Но, как следует из сказанного ранее, во многих местах существовали группы и институции, сильно удаленные от принятой точки отсчета. В Москве я бы назвал первым делом Институт искусствознания, принадлежавший когда‑то Академии наук, а позднее, когда Академия наук стала освобождаться от гуманистики, переданный в ведение Министерства культуры. Там, несмотря на неизбежные трудности, всегда оставалось место для научной порядочности и человеческого достоинства — не случайно искусствоведческие секторы этого института были вечной мишенью интриг и атак Академии художеств. Кафедра истории искусства Московского университета, где атмосферу создавали большие ученые: В. Лазарев, Б. Виппер, Д. Сарабьянов, В. Гращенков, — была другим таким местом.

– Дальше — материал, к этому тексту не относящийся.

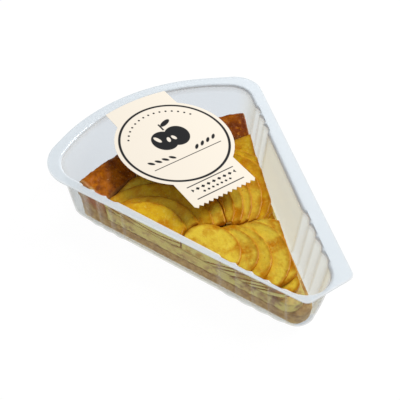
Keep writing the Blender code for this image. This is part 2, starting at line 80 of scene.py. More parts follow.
CORNER_SLANT = 1.2

# Tray: how finely its lines and its profile are cut, and where the flange has rows
FLUTE_STEPS = 12
PLAIN_WALL_STEP = 3.0
CAVITY_TIP_STEPS = 36
CAVITY_BACK_STEPS = 56
CAVITY_CORNER_STEPS = (28, 24)
FLANGE_STEPS = (16, 16, 28, 60, 34)
FLANGE_ROWS = (0.12, 0.3, 0.5, 0.7, 0.88, 1.0)
FOOT_STEPS = 5
WALL_STEPS = 8
SHOULDER_STEPS = 8

# Tray's looks: milky from this far below its top, and a painted dark refraction line round a bend just below
# the top
HAZE_DEPTH = 1.9
HAZE_RISE = 1.2
DARK_BEND_DEPTH = 0.9
DARK_BEND_REACH = 0.7
# The side walls, whose normals lean this far to a side, carry a painted warm reflection of the food up to a
# place along Y, less so on flutes
WARM_FROM_LEAN = 0.7
WARM_LEAN_REACH = 0.2
WARM_ENDS_Y = 52.0
WARM_FADE = 30.0
WARM_LEFT_SHARE = 0.45
WARM_FLUTE_SHARE = 0.55
# A place counts as on a flute from this bulge, and a cusp lies beside one of at least the other
FLUTED_FROM = 0.05 * FLUTE_DEPTH
CUSP_NEIGHBOUR = 0.2 * FLUTE_DEPTH

# Slice: its apex, the headings of its crust's cuts and its rim's inner radius
SLICE_APEX = (-5.73, -73.998)
CUT_HEADINGS = (math.radians(-21.1), math.radians(24.2))
LEFT_CUT_HEADING = math.radians(-20.8)
RIM_INNER_RADIUS = 107.4

# Voxel sizes of the remeshed pastry and filling, and of the apple slices
FOOD_VOXEL = 0.55
SLICE_VOXEL = 0.42

# Pastry: how deep its cut faces' colour goes, and where its baked rim starts
CUT_COLOUR_DEPTH = 0.8
BAKED_FROM_RADIUS = RIM_INNER_RADIUS - 1.0
BAKED_RADIUS_REACH = 2.0
BAKED_FROM_HEIGHT = 9.0
BAKED_HEIGHT_REACH = 5.0

# Apple slices: reach of the darker edge, which is partly caramelised glaze and partly painted shade between
# slices, and how nearly a face must stand along the left cut
EDGE_REACH = 2.2
CUT_FACE_FROM = 0.85
CUT_FACE_REACH = 0.1

# Label print
LABEL_CENTRE = (-1.23, 33.502)
INK_BLUR = 0.16

# Light and stage: in metres and watts
KEY_PLACE = (0.72, -0.02, 0.68)
KEY_SIZE = 0.5
KEY_POWER = 9.6
WORLD_STRENGTH = 0.38
FLOOR_HALF_SIZE = 3.0
FLOOR_GLOW = 0.97
FLOOR_DROP = 0.00005

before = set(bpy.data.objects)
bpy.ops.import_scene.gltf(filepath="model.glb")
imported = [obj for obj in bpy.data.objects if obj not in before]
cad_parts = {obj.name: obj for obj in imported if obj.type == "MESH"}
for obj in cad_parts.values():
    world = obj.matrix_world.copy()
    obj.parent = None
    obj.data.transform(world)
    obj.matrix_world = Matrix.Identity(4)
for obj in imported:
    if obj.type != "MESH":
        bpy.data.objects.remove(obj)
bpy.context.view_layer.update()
TRAY_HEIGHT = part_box("tray")[1].z / MM


def srgb(red, green, blue):
    """A colour as a screen shows it, 0 to 255, turned into the linear values that a shader takes."""
    def linear(value):
        value /= 255
        return value / 12.92 if value <= 0.04045 else ((value + 0.055) / 1.055) ** 2.4
    return (linear(red), linear(green), linear(blue), 1.0)


class Graph:
    """A material's node tree, and short calls that add to it and return an output."""

    def __init__(self, name):
        self.material = bpy.data.materials.new(name)
        self.material.use_nodes = True
        self.tree = self.material.node_tree
        self.tree.nodes.clear()
        self.output = self.tree.nodes.new("ShaderNodeOutputMaterial")

    def add(self, kind, inputs=None, **settings):
        node = self.tree.nodes.new("ShaderNode" + kind)
        for key, value in settings.items():
            setattr(node, key, value)
        for key, value in (inputs or {}).items():
            if isinstance(value, bpy.types.NodeSocket):
                self.tree.links.new(value, node.inputs[key])
            else:
                node.inputs[key].default_value = value
        return node

    def position(self):
        return self.add("TexCoord").outputs["Object"]

    def attribute(self, name):
        return self.add("Attribute", attribute_name=name).outputs["Fac"]

    def math(self, operation, a, b=0.0, c=0.0, clamp=False):
        node = self.add("Math", {0: a, 1: b, 2: c}, operation=operation, use_clamp=clamp)
        return node.outputs[0]

    def noise(self, size, detail=3.0, seed=0.0):
        """Noise from 0 to 1 whose features are about this many millimetres across."""
        scale = 1 / (size * MM)
        inputs = {"Vector": self.position(), "W": seed, "Scale": scale, "Detail": detail, "Roughness": 0.55}
        return self.add("TexNoise", inputs, noise_dimensions="4D").outputs["Fac"]

    def ramp(self, factor, low, high, to_low=0.0, to_high=1.0):
        """Maps low..high to to_low..to_high with soft ends."""
        node = self.add(
            "MapRange",
            {"Value": factor, "From Min": low, "From Max": high, "To Min": to_low, "To Max": to_high},
            interpolation_type="SMOOTHSTEP",
        )
        return node.outputs["Result"]

    def mix(self, factor, a, b):
        return self.add("Mix", {0: factor, 6: a, 7: b}, data_type="RGBA").outputs[2]

    def bump(self, height, depth):
        """A bump whose full height is this many millimetres."""
        return self.add("Bump", {"Height": height, "Distance": depth * MM, "Strength": 1.0}).outputs[0]

    def finish(self, shader):
        self.tree.links.new(shader, self.output.inputs["Surface"])
        return self.material


def new_piece(name, mesh, material, nodes):
    """Adds a piece that rides on the body, hides the nodes it stands for and takes the material it is given.
    """
    mesh.name = name
    mesh.materials.clear()
    mesh.materials.append(material)
    piece = bpy.data.objects.new(name, mesh)
    bpy.context.collection.objects.link(piece)
    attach(piece, BODY)
    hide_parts(*nodes)
    return piece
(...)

Некоторые коллеги в поисках профессиональной независимости укрывались в институтах истории и теории архитектуры, технической эстетики и даже — в Институте истории рабочего движения (!), где, кажется, можно было заниматься почти чем угодно.
В Ленинграде совсем неплохой оазис образовался под крышей Русского музея, где был создан не имевший музейной функции отдел теоретического искусствознания, сотрудникам которого (М. Герман, Б. Сурис, Л. Мочалов, Л. Карасик, А. Боровский) платили зарплату за то, что они думали и писали, не особенно оглядываясь или вовсе не оглядываясь на официоз. В Средней Азии (Г. Пугаченкова, Л. Ремпель, Л. Айни) и в Закавказье (Г. Чубинашвили, В. Беридзе, Л. Бретаницкий) сложились свои серьезные исследовательские школы, их штудии по богатейшей истории искусства этих ареалов полностью сохраняют свое значение для мировой науки.
Разумеется, музеи — Эрмитаж, Русский музей, Третьяковская галерея, Музей имени Пушкина — делали свою исследовательскую, атрибуционную (тут были существенные открытия) и экспозиционную работу; Пушкинский музей устраивал элитарные «Випперовские чтения», куда приглашали сливки независимо мыслящей гуманистики, — душой этих конференций была И. Данилова, заместитель директора по науке.